In 2003, Ava Annese received the New Jersey High School Teacher of Civics Education award from the VFW. In the national contest, she received third place.

Emerson's Musical Theatre program has been recognized by The Metros, Paper Mill Playhouse and the New Jersey Metropolitan chapter of The Cappies.

==Athletics==
The Emerson High School Cavaliers (commonly known as the Cavos) participate in the North Jersey Interscholastic Conference, which is comprised of small-enrollment schools in Bergen, Hudson County, Morris County and Passaic County counties, and was created following a reorganization of sports leagues in Northern New Jersey by the New Jersey State Interscholastic Athletic Association (NJSIAA). Prior to the NJSIAA's realignment that took effect in the fall of 2010, Emerson was a member of the Bergen County Scholastic League (BCSL). With 243 students in grades 10–12, the school was classified by the NJSIAA for the 2019–20 school year as Group II for most athletic competition purposes, which included schools with an enrollment of 75 to 476 students in that grade range.

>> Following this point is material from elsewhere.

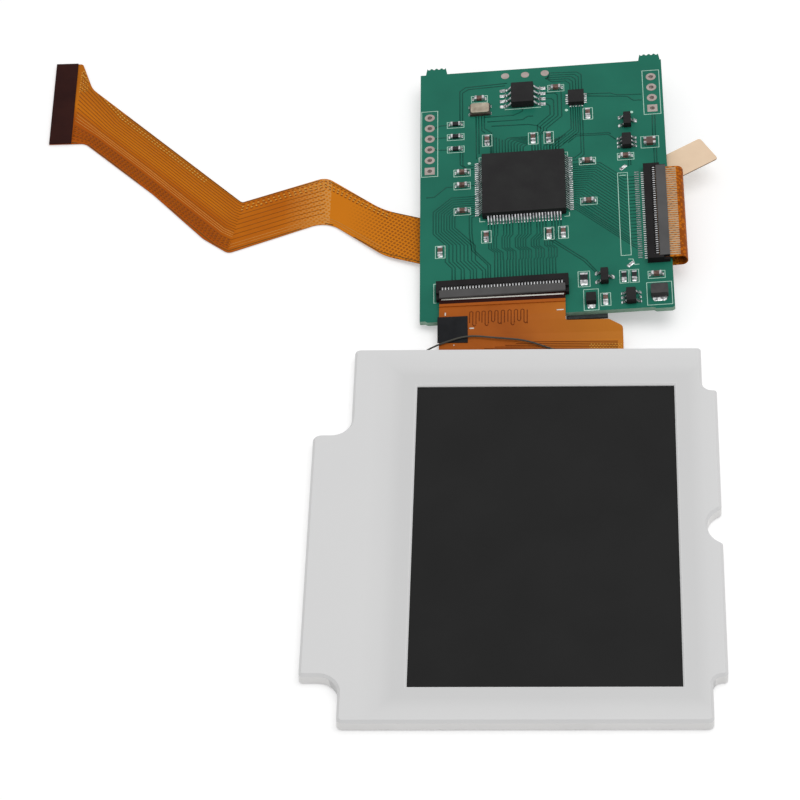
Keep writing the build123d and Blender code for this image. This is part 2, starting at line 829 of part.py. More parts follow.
ribbon_low_y = ribbon_connector_y - fpc_half
ribbon_high_y = ribbon_connector_y + fpc_half
ribbon_top = fpc_level + fpc_stack_t - finger_t
ribbon_mid = ribbon_top - ribbon_t / 2
ribbon_tip_x = ribbon_connector_rear + fpc_tip_depth
loop_x = board_w + loop_reach
loop_z = ribbon_mid - loop_r
run_pose = Location(
    (loop_x - loop_r * sin(radians(run_rise)), 0, loop_z - loop_r * cos(radians(run_rise))),
    (0, run_rise, 0))
run_end = (board_pose * run_pose * Pos(-run_l, ribbon_connector_y, 0)).position
ramp_angle = atan2(ramp_end_z - finger_t, ramp_end_x - crease_x)
ramp_top_z = ramp_end_z + ribbon_t / cos(ramp_angle)
plug_pose = Location((plug_x, plug_y, 0), (0, 0, plug_turn))


def on_plug(x, y):
    """Plan point given in the plug's own frame."""
    p = (plug_pose * Pos(x, y, 0)).position
    return p.X, p.Y


def zigzag_outline():
    """Flat outline from the plug along the far edge to the ramp's end and back to the plug."""
    half = plug_l / 2
    far_out, far_r = plug_far_neck
    near_out, near_r = plug_near_neck
    corners = [(*on_plug(-half, fpc_half), 0), (*on_plug(half + far_out, fpc_half), far_r)]
    corners += [(board_x + x, board_y + y, r) for x, y, r in zigzag_far_edge]
    corners += [(ramp_end_x, ramp_far_y, 0), (ramp_end_x, ramp_near_y, 0)]
    corners += [(board_x + x, board_y + y, r) for x, y, r in zigzag_near_edge]
    corners += [(*on_plug(half + near_out, -fpc_half), near_r), (*on_plug(-half, -fpc_half), 0)]
    return [(x, y) for x, y, r in corners], [r for x, y, r in corners]


def ribbon_zigzag():
    """Film flat on the floor as far as the crease, then ramping up towards the board."""
    low = finger_t
    high = finger_t + ribbon_t
    start = plug_x - plug_l
    profile = FilletPolyline(
        (start, 0, low), (crease_x, 0, low), (ramp_end_x, 0, ramp_end_z),
        (ramp_end_x, 0, ramp_top_z), (crease_x, 0, high), (start, 0, high),
        radius=[0, crease_r + ribbon_t, 0, 0, crease_r, 0], close=True)
    sheet = extrude(make_face(profile), amount=plug_y + 2 * fpc_half, dir=(0, 1, 0))
    points, radii = zigzag_outline()
    return sheet & prism(points, radii, -beyond, beyond)


def ribbon_spread():
    """Stretch below the board where the film widens from the ramp's width to its full width."""
    half_t = ribbon_t / 2
    run_corners = [(ribbon_low_y, -half_t), (ribbon_high_y, -half_t), (ribbon_high_y, half_t),
                   (ribbon_low_y, half_t)]
    run_face = [(board_pose * run_pose * Pos(-run_l, y, z)).position for y, z in run_corners]
    ramp_face = [(ramp_end_x, ramp_near_y, ramp_end_z), (ramp_end_x, ramp_far_y, ramp_end_z),
                 (ramp_end_x, ramp_far_y, ramp_top_z), (ramp_end_x, ramp_near_y, ramp_top_z)]
    return loft([Face(Wire.make_polygon(run_face)), Face(Wire.make_polygon(ramp_face))], ruled=True)


def ribbon_loop():
    """Upper run in the connector, the bend round the board's edge and the run below it."""
    half_t = ribbon_t / 2
    upper = slab(ribbon_tip_x, loop_x, ribbon_low_y, ribbon_high_y, ribbon_mid - half_t, ribbon_top)
    section = Plane(origin=(loop_x, ribbon_connector_y, ribbon_mid), x_dir=(0, 1, 0), z_dir=(1, 0, 0))
    bend = revolve(section * Rectangle(2 * fpc_half, ribbon_t),
                   axis=Axis((loop_x, 0, loop_z), (0, 1, 0)), revolution_arc=180 + run_rise)
    lower = run_pose * slab(-run_l, 0, ribbon_low_y, ribbon_high_y, -half_t, half_t)
    return board_pose * joined([upper, bend, lower])


def console_ribbon():
    return joined([ribbon_loop(), ribbon_spread(), ribbon_zigzag()])


def ribbon_tail_fingers():
    """Gold fingers on the film's end, in the connector and bare as far as the cover film."""
    reach = board_w + finger_seen
    fingers = []
    for offset in spread(ways, pitch):
        y = ribbon_connector_y + offset
        fingers.append(slab(ribbon_tip_x, reach, y - finger_w / 2, y + finger_w / 2,
                            ribbon_top, ribbon_top + finger_t))
    return Compound(children=fingers)


def ribbon_tail_stiffener():
    top = ribbon_mid - ribbon_t / 2 - glue_gap
    return slab(ribbon_tip_x, board_w, ribbon_low_y, ribbon_high_y, fpc_level, top)


def ribbon_plug_stiffener():
    low = finger_t + ribbon_t
    half = plug_l / 2
    return plug_pose * slab(-half, half, -fpc_half, fpc_half, low, low + plug_stiffener_t)


def ribbon_plug_fingers():
    left = -plug_l / 2
    fingers = [slab(left, left + plug_finger_l, y - finger_w / 2, y + finger_w / 2, 0, finger_t)
               for y in spread(ways, pitch)]
    return Compound(children=[plug_pose * finger for finger in fingers])


def touch_pad():
    """Gold plate with rounded corners, glued to the underside of the ribbon's lower run."""
    plate = extrude(RectangleRounded(touch_l, touch_w, touch_corner_r, align=(Align.MAX, Align.CENTER)),
                    amount=-touch_t)
    top = -ribbon_t / 2 - glue_gap
    return board_pose * run_pose * Pos(touch_end_x, touch_end_y, top) * Rot(0, 0, touch_turn) * plate


# All the pieces

parts = {
    "bracket": bracket(),
    "metal_tray": metal_tray(),
    "backlight_frame": backlight_frame(),
    "reflector_film": inner_layer(frame_in_far, tray_t, reflector_t),
    "light_guide": inner_layer(guide_far, guide_z, guide_t),
    "diffuser_films": inner_layer(guide_far, films_z, film_stack_t),
    "backlight_leds": backlight_leds(),
    "led_flex": led_flex(),
    "rear_polariser": inner_layer(filter_far - frame_wall, rear_polariser_z, polariser_t),
    "tft_glass": slab(-glass_half, glass_half, glass_near, tft_far, tft_z, ledge_z),
    "colour_filter_glass": slab(-glass_half, glass_half, glass_near, filter_far, ledge_z, filter_top),
    "front_polariser": front_polariser(),
    "display_driver_chip": display_driver_chip(),
    "jumper_wire": jumper_wire(),
    "console_ribbon": console_ribbon(),
    "ribbon_plug_stiffener": ribbon_plug_stiffener(),
    "ribbon_plug_fingers": ribbon_plug_fingers(),
    "touch_pad": touch_pad(),
}

on_board = {
    "display_flex": display_flex(),
    "display_flex_stiffener": display_flex_stiffener(),
    "flex_tape": flex_tape(),
    "edge_foam": edge_foam(),
    "driver_board": driver_board(),
    "processor_body": processor_body(),
    "processor_leads": processor_lead_set(),
    "memory_chip": memory_chip(),
    "memory_chip_leads": memory_chip_leads(),
    "touch_chip": touch_chip(),
    "crystal": crystal(),
    "boost_converter": small_chip(regulator_w, 3, 2, boost_converter_x, boost_near_y),
    "level_shifter": small_chip(regulator_w, 3, 3, level_shifter_x, level_shifter_y),
    "transistor_1": small_chip(transistor_w, 2, 1, level_shifter_x + transistor_1_out,
                               level_shifter_y + transistor_1_up),
    "transistor_2": small_chip(transistor_w, 2, 1, transistor_2_x, boost_far_y),
    "schottky_diode": schottky_diode(),
    "power_inductor": power_inductor(),
    "filter_array": filter_array(),
    "decoupling_capacitors": Compound(children=[
        chip_part(*capacitor_size, turned, place)
        for places, turned in [(upright_places, True), (level_places, False)] for place in places]),
    "sense_resistor": chip_part(*sense_resistor_size, True, (sense_resistor_x, boost_far_y)),
    "feedback_resistors": Compound(children=[
        chip_part(*resistor_size, True, place) for place in feedback_places]),
    "ribbon_tail_fingers": ribbon_tail_fingers(),
    "ribbon_tail_stiffener": ribbon_tail_stiffener(),
}
for name, (place, turned) in capacitor_places.items():
    on_board[name] = chip_part(*capacitor_size, turned, place)
for i, y in enumerate(key_resistor_y):
    on_board["key_resistor_" + str(i + 1)] = chip_part(*resistor_size, False, (key_resistor_x, y))

housing = connector_housing()
contacts = connector_contacts()
latch = connector_latch()
for name, pose in [("display_connector", display_connector_pose), ("ribbon_connector", ribbon_connector_pose)]:
    on_board[name + "_housing"] = pose * housing
    on_board[name + "_contacts"] = Compound(children=[pose * contact for contact in contacts])
    on_board[name + "_latch"] = pose * latch

for name, shape in on_board.items():
    parts[name] = board_pose * shape

os.makedirs("parts", exist_ok=True)
for name, shape in parts.items():
    export_step(shape, "parts/" + name + ".step")
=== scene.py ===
import json
from math import ceil, cos, hypot, pi, radians, sin

import bpy
from mathutils import Matrix, Vector


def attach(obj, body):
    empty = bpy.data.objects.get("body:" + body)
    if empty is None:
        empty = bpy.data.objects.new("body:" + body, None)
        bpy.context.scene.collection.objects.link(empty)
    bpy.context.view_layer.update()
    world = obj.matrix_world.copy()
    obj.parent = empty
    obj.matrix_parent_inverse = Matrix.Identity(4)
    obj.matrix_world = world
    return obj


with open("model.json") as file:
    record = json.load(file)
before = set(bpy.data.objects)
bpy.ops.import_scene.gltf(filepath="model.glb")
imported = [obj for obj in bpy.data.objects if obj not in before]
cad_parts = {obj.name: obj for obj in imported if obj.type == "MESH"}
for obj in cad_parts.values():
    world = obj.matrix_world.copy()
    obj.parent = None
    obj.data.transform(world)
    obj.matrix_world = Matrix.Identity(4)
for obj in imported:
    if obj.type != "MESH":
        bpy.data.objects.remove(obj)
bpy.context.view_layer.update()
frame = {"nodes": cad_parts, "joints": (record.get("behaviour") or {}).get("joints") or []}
bpy.ops.object.select_all(action="DESELECT")

# Display cell and backlight: a folded steel tray holds white reflector film, an acrylic light
# guide fed by a row of lamps, diffuser sheets and two glued glasses. Only the front film shows.


def paint(red, green, blue):
    """Shader colour of a paint-card colour given from 0 to 255."""
    shares = [part / 255 for part in (red, green, blue)]
    return [s / 12.92 if s <= 0.04045 else ((s + 0.055) / 1.055) ** 2.4 for s in shares] + [1.0]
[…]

The school's co-op team with Cresskill High School was classified by the NJSIAA as Group II North for football for 2024–2026, which included schools with 484 to 683 students.

The school participates as the host school / lead agency for joint cooperative girls lacrosse and wrestling teams with Park Ridge High School, while Emerson is the host school for boys / girls bowling, cross country running. boys / girls golf and boys lacrosse teams. River Dell High School is the host school for a co-op ice hockey team with Emerson and Westwood Regional High School as participants. These co-op programs operate under agreements scheduled to expire at the end of the 2023–24 school year.

Emerson is known for its wrestling team led by coach Stan Woods, who was named District, Region and New Jersey Coach of the Year for the co-operative Emerson/Park Ridge High School team of 2006–07. Woods has led his teams to 30 league championships, nine county championships, and eight state sectional championships. Woods' 602nd career victory, achieved in February 2011 with a win against Nutley High School, made him the winningest coach in New Jersey wrestling history. The wrestling team won the North I Group I state sectional championships in 1980, 1983–1987, 2001, 2003, 2018 and 2020, and won the North I Group II sectional title in 2016. The team won the Group II state championship in 2016 with a 29–28 win against Delaware Valley Regional High School in the final match of the tournament.

The girls bowling team won the overall state championship in 1976.

The baseball team won the Group I state championship in 1982 (defeating Middlesex High School in the tournament final), 1992 (vs. Arthur P. Schalick High School), 2000 (vs. Pitman High School), 2001 (vs. Keyport High School), 2015 (vs. Middlesex) and 2019 (vs. New Providence High School). The program's six state titles are tied for eighth-most in the state. Two runs scored in the first inning provided the margin needed for a 2–0 victory in the tournament finals against Middlesex to win the 1982 Group I state title. The 2000 team finished the season with a record of 26-5 after winning the Group I title by defeating Pitman by a score of 5–4 in the championship game. The team won the North I, Group I state sectional championship in 2001 with a 4–1 win over Midland Park High School in the tournament final and went on to win the Group I title with a 2–1 victory against Keyport in the championship game to finish the season with a 25–6 record. The 2015 team finished the season with a 26–5 record after defeating Middlesex High School by a score of 3–1 in the tournament final. The team won the Group I state championship in 2019, defeating Glassboro High School by a score of 8–5 in the final game of the tournament.

The 1983 football team finished the season with an 11–0 record after winning the NJSIAA North I Group I state sectional title with a 21–7 win against Saddle Brook High School in the championship game.

The 2003 boys' tennis team, as a second seed, won the school's first state championship in decades with a 3–2 win over Waldwick High School. The team again made it to the section final in 2004, but their efforts fell short with a 4–1 loss to Mountain Lakes High School.

==Extracurricular activities==
Five students represented the school on News 12 New Jersey's and Power to Learn's NJ Challenge. Five students represented the school again in 2009 in the NJ Challenge under the guidance of Lisa Thomas, media technology specialist, and Thomas Lambe, mathematics instructor. The show aired in November 2009. The school had also made an appearance on the show in 2007, under the coaching of then media specialist Clifford Brooks. Two members of the team, including the 2009 captain, competed for the team in both appearances.

In 2010, the Emerson Cavalier Marching Band won the award for best music in the Montclair band festival.

==Administration==
The school's principal is Brian Hutchinson. Hos core administration team includes the vice principal.

==Notable alumni==
- Ian Deitchman, screenwriter of Life as We Know It.
- Kevin Higgins, assistant football coach at Wake Forest.
- Andy Papathanassiou, member of NASCAR's Hendrick Motorsports.
- Aron Abrams, television writer, producer for shows such as Grounded For Life, Everybody Hates Chris, and King of the Hill. Graduated in 1978.